Entries with model source code
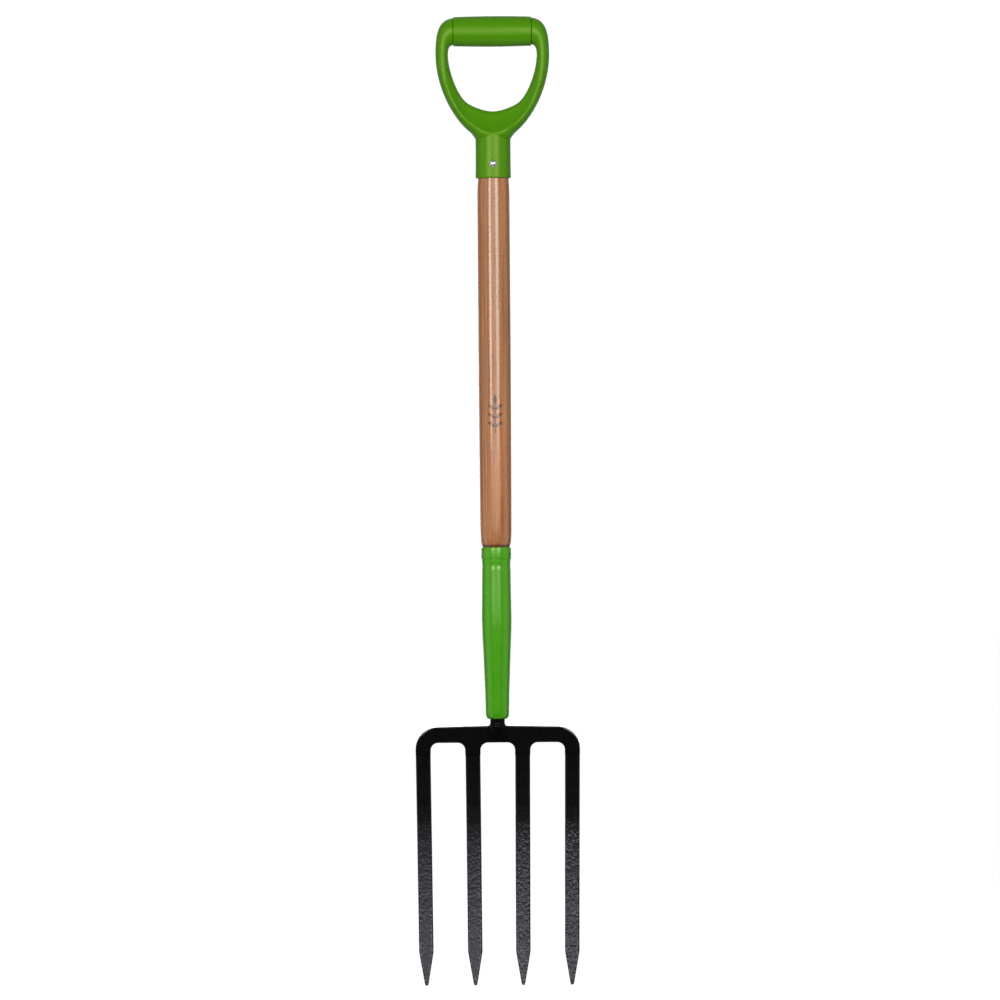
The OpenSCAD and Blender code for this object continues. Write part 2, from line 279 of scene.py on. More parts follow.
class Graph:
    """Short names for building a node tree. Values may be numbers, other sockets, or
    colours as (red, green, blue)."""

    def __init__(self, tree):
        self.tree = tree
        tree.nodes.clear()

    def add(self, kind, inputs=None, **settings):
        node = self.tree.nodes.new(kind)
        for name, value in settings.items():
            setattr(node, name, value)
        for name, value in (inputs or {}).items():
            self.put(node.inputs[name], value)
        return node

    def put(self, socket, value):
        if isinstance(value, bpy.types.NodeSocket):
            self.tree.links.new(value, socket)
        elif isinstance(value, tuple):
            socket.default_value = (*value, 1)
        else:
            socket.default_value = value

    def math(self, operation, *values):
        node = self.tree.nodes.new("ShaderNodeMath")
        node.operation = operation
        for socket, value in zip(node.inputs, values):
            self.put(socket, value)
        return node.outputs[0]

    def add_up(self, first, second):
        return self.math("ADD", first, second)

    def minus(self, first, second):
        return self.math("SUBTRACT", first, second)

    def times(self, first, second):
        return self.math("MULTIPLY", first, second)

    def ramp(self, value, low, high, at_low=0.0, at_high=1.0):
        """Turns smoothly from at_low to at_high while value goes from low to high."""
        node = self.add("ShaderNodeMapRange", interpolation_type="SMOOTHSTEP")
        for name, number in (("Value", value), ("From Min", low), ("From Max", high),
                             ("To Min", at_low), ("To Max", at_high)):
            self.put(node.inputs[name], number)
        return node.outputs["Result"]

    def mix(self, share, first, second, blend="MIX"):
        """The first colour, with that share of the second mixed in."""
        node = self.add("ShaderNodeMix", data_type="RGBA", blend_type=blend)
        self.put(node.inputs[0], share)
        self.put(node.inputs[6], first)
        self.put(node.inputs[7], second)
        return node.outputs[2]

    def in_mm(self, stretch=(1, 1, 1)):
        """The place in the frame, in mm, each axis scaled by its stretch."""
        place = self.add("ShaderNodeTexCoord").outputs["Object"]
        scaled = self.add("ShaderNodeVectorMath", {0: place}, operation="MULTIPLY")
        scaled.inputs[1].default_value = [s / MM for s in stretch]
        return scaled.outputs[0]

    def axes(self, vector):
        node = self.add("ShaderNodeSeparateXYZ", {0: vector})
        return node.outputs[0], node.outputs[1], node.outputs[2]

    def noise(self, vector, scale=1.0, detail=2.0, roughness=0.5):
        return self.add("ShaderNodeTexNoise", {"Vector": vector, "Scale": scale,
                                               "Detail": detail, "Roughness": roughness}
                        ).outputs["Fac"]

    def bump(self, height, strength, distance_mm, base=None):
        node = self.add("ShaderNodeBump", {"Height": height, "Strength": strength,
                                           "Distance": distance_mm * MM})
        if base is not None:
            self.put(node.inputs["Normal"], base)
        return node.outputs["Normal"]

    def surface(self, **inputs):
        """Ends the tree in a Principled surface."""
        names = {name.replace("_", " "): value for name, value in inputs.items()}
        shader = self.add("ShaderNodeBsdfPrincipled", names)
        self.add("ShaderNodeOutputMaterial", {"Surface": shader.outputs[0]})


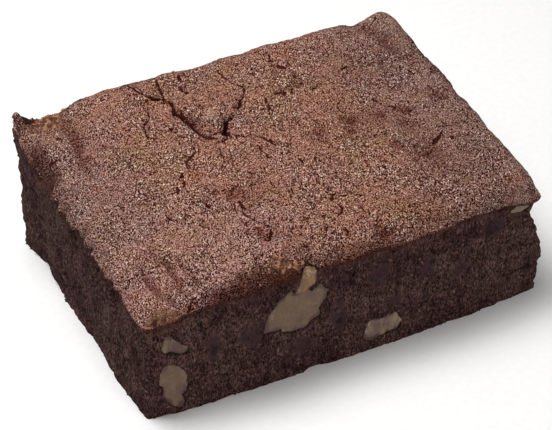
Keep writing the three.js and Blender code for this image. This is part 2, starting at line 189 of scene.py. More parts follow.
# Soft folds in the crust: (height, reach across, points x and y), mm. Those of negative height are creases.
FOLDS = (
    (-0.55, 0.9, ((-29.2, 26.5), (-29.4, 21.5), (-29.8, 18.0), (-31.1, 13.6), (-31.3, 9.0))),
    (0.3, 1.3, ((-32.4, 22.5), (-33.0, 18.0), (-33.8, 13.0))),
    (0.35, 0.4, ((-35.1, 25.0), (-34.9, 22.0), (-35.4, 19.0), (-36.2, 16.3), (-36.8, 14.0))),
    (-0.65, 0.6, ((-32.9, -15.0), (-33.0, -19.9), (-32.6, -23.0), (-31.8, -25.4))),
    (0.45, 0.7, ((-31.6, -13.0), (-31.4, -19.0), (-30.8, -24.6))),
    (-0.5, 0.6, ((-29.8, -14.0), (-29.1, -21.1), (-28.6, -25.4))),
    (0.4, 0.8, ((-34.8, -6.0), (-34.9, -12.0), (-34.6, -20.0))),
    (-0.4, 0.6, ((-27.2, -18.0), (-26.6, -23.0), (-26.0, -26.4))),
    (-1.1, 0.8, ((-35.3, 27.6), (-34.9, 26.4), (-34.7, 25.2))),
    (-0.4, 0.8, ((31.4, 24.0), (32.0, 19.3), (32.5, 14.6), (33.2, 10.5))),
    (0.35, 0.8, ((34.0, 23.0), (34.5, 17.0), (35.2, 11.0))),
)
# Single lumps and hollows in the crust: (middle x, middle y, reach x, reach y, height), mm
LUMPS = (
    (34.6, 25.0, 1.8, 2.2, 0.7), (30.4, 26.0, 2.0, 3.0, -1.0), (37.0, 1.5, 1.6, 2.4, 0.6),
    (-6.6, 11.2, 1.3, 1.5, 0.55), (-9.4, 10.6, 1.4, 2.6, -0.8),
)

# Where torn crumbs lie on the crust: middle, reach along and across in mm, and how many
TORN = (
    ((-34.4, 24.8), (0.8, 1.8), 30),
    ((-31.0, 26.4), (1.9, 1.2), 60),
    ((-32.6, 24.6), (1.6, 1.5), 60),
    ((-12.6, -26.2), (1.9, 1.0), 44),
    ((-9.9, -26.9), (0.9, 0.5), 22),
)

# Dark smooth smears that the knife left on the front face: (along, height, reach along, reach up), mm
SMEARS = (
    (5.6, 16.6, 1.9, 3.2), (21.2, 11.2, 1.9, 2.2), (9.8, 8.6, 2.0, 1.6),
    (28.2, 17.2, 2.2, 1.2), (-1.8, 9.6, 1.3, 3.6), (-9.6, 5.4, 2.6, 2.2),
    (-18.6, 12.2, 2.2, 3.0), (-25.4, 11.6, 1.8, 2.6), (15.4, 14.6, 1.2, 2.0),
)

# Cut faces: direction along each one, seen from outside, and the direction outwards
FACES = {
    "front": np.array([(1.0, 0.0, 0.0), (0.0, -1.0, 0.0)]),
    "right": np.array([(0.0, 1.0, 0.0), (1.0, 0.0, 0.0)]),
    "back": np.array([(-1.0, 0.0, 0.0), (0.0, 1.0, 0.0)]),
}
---
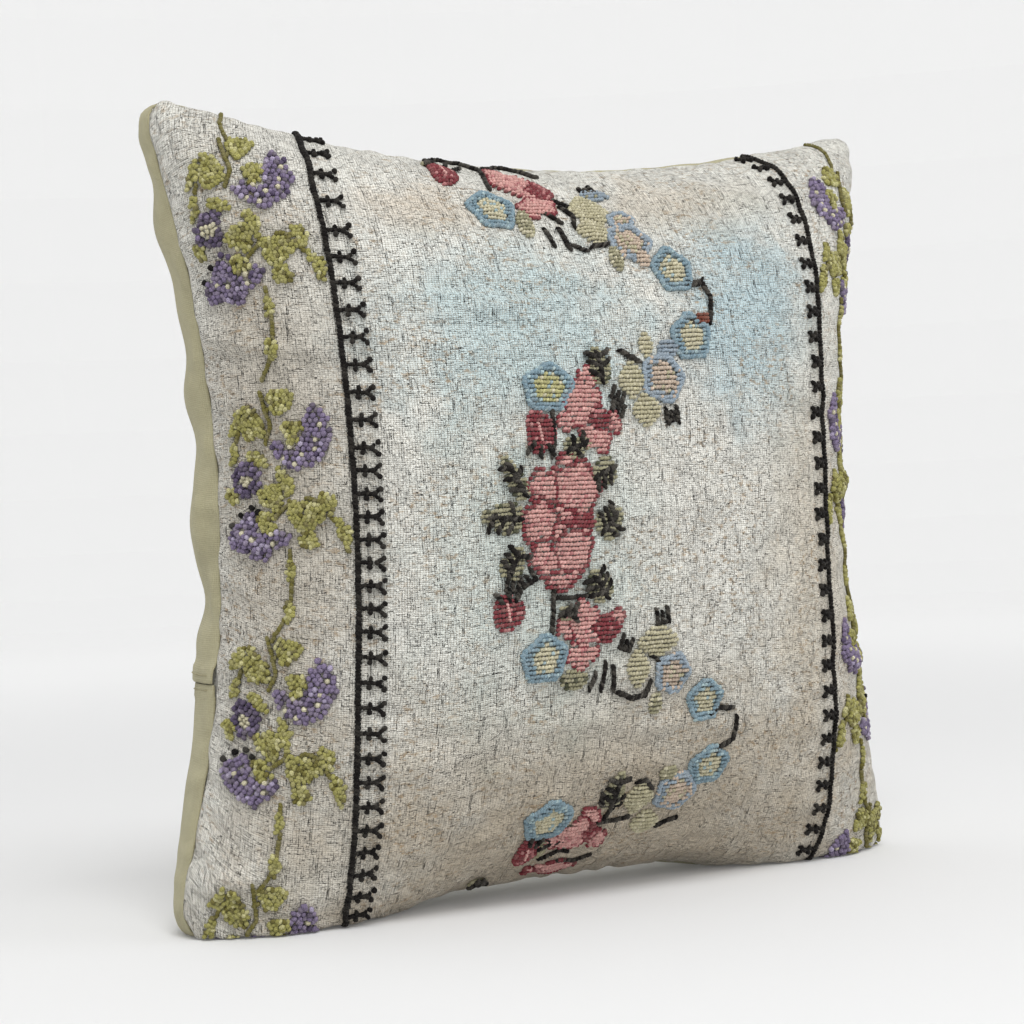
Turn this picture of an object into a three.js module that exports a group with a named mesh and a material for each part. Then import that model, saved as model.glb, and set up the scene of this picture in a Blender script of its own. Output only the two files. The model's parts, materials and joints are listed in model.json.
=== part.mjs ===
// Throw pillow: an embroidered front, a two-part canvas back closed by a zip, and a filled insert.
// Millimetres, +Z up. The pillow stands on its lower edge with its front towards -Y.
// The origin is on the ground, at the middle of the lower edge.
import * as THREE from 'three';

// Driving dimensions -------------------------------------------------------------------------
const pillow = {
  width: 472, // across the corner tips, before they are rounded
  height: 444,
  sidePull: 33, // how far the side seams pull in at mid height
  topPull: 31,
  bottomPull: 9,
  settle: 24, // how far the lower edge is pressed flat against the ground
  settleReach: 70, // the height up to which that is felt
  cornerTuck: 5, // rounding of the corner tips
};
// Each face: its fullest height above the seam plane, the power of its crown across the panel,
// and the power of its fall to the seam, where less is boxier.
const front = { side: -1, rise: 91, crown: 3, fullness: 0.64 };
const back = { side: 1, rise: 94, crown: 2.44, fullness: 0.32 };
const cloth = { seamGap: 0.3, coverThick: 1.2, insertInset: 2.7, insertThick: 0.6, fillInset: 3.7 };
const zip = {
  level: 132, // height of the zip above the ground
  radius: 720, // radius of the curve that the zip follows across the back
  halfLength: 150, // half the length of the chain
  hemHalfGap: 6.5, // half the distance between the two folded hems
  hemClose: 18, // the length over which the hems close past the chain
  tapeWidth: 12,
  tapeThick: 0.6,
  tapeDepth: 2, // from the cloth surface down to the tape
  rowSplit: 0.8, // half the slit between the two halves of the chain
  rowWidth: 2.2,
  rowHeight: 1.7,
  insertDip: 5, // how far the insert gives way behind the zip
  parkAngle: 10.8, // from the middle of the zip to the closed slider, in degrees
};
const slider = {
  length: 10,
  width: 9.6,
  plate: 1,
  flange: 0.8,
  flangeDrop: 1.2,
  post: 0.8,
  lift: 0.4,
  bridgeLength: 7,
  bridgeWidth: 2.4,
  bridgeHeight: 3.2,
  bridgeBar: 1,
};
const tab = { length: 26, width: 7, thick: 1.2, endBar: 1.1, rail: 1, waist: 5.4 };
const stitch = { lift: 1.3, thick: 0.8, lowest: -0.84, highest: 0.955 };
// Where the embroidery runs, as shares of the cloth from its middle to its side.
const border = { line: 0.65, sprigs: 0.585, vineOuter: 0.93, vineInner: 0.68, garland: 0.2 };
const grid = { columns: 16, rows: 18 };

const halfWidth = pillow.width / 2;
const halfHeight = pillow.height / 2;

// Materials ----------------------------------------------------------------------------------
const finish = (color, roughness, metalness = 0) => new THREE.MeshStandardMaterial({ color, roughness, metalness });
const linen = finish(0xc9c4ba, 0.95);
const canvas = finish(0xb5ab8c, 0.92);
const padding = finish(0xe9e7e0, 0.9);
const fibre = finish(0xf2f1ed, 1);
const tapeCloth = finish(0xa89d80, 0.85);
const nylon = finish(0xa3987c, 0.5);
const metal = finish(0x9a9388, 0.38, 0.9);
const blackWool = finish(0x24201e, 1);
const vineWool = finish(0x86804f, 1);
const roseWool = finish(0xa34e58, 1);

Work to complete
Repeat exactly the lines from the one containing "The OpenSCAD and" through the one containing "return node.outputs[2]", both included, and nothing else.

The answer
The OpenSCAD and Blender code for this object continues. Write part 2, from line 279 of scene.py on. More parts follow.
class Graph:
    """Short names for building a node tree. Values may be numbers, other sockets, or
    colours as (red, green, blue)."""

    def __init__(self, tree):
        self.tree = tree
        tree.nodes.clear()

    def add(self, kind, inputs=None, **settings):
        node = self.tree.nodes.new(kind)
        for name, value in settings.items():
            setattr(node, name, value)
        for name, value in (inputs or {}).items():
            self.put(node.inputs[name], value)
        return node

    def put(self, socket, value):
        if isinstance(value, bpy.types.NodeSocket):
            self.tree.links.new(value, socket)
        elif isinstance(value, tuple):
            socket.default_value = (*value, 1)
        else:
            socket.default_value = value

    def math(self, operation, *values):
        node = self.tree.nodes.new("ShaderNodeMath")
        node.operation = operation
        for socket, value in zip(node.inputs, values):
            self.put(socket, value)
        return node.outputs[0]

    def add_up(self, first, second):
        return self.math("ADD", first, second)

    def minus(self, first, second):
        return self.math("SUBTRACT", first, second)

    def times(self, first, second):
        return self.math("MULTIPLY", first, second)

    def ramp(self, value, low, high, at_low=0.0, at_high=1.0):
        """Turns smoothly from at_low to at_high while value goes from low to high."""
        node = self.add("ShaderNodeMapRange", interpolation_type="SMOOTHSTEP")
        for name, number in (("Value", value), ("From Min", low), ("From Max", high),
                             ("To Min", at_low), ("To Max", at_high)):
            self.put(node.inputs[name], number)
        return node.outputs["Result"]

    def mix(self, share, first, second, blend="MIX"):
        """The first colour, with that share of the second mixed in."""
        node = self.add("ShaderNodeMix", data_type="RGBA", blend_type=blend)
        self.put(node.inputs[0], share)
        self.put(node.inputs[6], first)
        self.put(node.inputs[7], second)
        return node.outputs[2]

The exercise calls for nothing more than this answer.